Mr. Speaker, today I rise to speak to Bill C-299, introduced by the hon. member for Kootenay—Columbia, which is at report stage and third reading. This bill, entitled An Act to amend the Criminal Code (kidnapping of young person), adds a new paragraph to subsection 279(1.1) of the Criminal Code. It provides for a minimum sentence of five years for anyone who kidnaps a person under 16 years of age. The legal definition of kidnapping is found in subsection 279(1), which states:
Every person commits an offence who kidnaps a person with intent (a) to cause the person to be confined or imprisoned against the person’s will; (b) to cause the person to be unlawfully sent or transported out of Canada against the person’s will; or (c) to hold the person for ransom or to service against the person’s will.
I will simply quote some witnesses to illustrate my remarks. A former Supreme Court Justice had this to say:
With a minimum sentence you're boxing in the judiciary, but you're also providing a motive for the kidnapper to perhaps act very viciously and do something to the child, so that he won't be identified. Then the minimum sentence becomes academic, because he doesn't think he's going to be caught.
I'm still a little concerned about a minimum sentence that's absolute. Cases are not all the same, as you know, and the minimum sentence may be inadequate in a number of circumstances of commercial kidnapping, but in other cases it may not be proper....
...experience shows that the severity of the crime seldom acts as a deterrent, because there's a philosophy that says the criminal doesn't believe he'll be caught.
It's interesting to look at the range of sentences for kidnapping in our judicial history where there's no minimum. The sentences, nonetheless, have been severe. By severe, I mean lengthy. The courts, to my knowledge, have always treated commercial kidnapping as a very serious offence, and in my experience the sentences have been 10 years and 15 years, so that the five years is not extreme. I think you'd have to look hard to find a case where a serious kidnapper was sentenced to less than that.
The criminal offence of kidnapping, as defined earlier carries a number of sentences that are set out in subsection 279(1.1) It should be noted that the maximum sentence of life imprisonment applies to all cases. Bill C-299 also provides for the same maximum sentence.
In our society, protecting minors is very important. It is always sad to hear about child kidnapping on the news. Sexual predation and assault are crimes that we categorically condemn. I would remind the House that the NDP supported harsher sentences for sexual assaults. However, with regard to this bill, I would like to express reservations about, on the one hand, the objective of creating a deterrent and, on the other, the bill's usefulness from a strictly legal standpoint.

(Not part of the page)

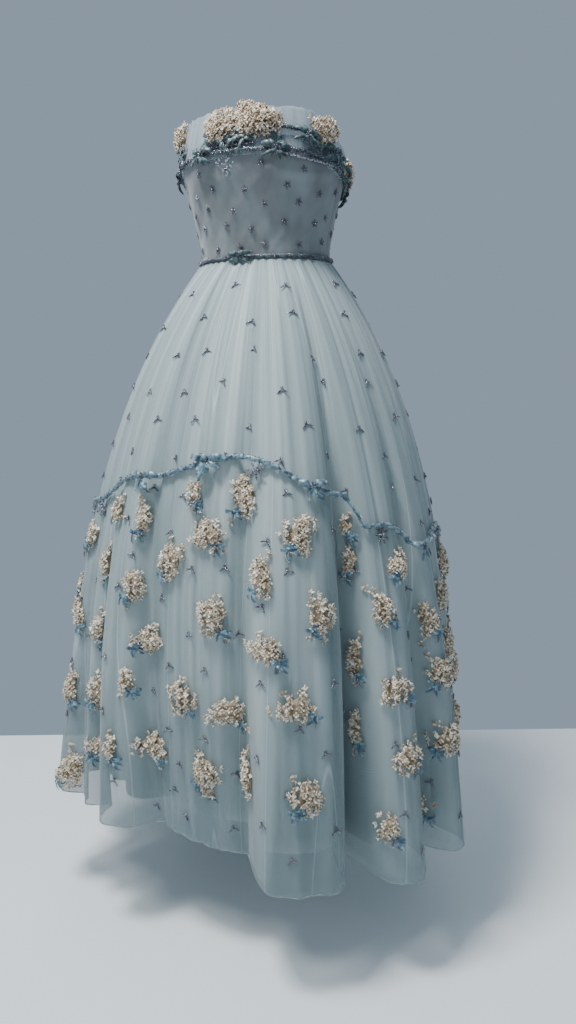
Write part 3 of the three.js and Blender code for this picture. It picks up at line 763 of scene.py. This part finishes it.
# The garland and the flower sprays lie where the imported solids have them
garland = [
    {"turn": -22, "drop": 0.378},
    {"turn": 20, "drop": 0.335},
    {"turn": 50, "drop": 0.396},
    {"turn": 56, "drop": 0.45},
    {"turn": 61, "drop": 0.448},
    {"turn": 77, "drop": 0.496},
    {"turn": 101, "drop": 0.482},
    {"turn": 122, "drop": 0.54},
    {"turn": 143, "drop": 0.512},
    {"turn": 164, "drop": 0.568},
    {"turn": 185, "drop": 0.54},
    {"turn": 206, "drop": 0.572},
    {"turn": 227, "drop": 0.528},
    {"turn": 248, "drop": 0.55},
    {"turn": 269, "drop": 0.492},
    {"turn": 290, "drop": 0.502},
    {"turn": 312, "drop": 0.432},
]
garlandBows = [-18, 7, 40, 76, 122, 164, 206, 248, 290]
cord = {"radius": 0.0042, "thin": 0.003, "span": 4, "bowGap": 0.005, "clear": 0.0008, "ring": 0.0025,
        "waistEnd": 175, "waistRise": 0.0058}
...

It seems that my colleague introduced this bill to create a deterrent by establishing a new minimum sentence. If that is the objective, I would like to remind my colleagues that the sentence of life imprisonment already exists and that it has been applied in British Columbia.
If we look next at the legal analysis of this bill, the Criminal Code already provides a legal framework for kidnapping. Thus, people found guilty of this criminal offence can be sentenced to a maximum of life in prison. When judges have to rule on cases involving the kidnapping of a child, they have tools available to them that allow them to impose suitable sentences on offenders who represent a danger to society. It is important to note that, in a review of cases involving the kidnapping of a child, the average sentence imposed already exceeds the five years set out in the Criminal Code and is often as long as 8 years. Including a minimum sentence of five years in the Criminal Code would therefore only serve to limit the judge's discretion. Judges must be able to assess the extenuating and specific circumstances when making their decisions.
As a member of the Standing Committee on Justice and Human Rights, I had the opportunity to listen carefully to the various witnesses when Bill C-299 was being examined in committee. What we learned there was that a minimum sentence limits the work of a judge in determining the sentence and that the deterrent effect of the minimum sentence would not meet these objectives in that it would not prevent people from committing the crime of kidnapping.
The president of Child Find British Columbia said:
As some of the members have pointed out, I believe any terms that have been put out there have not been for less than five years. They've been for anything higher than five years...I don't know to be quite honest, because as I said, judges are already going beyond that, and by putting in five years it now brings down that eight-year sentence to a minimum of five years, so I don't know if that is the message.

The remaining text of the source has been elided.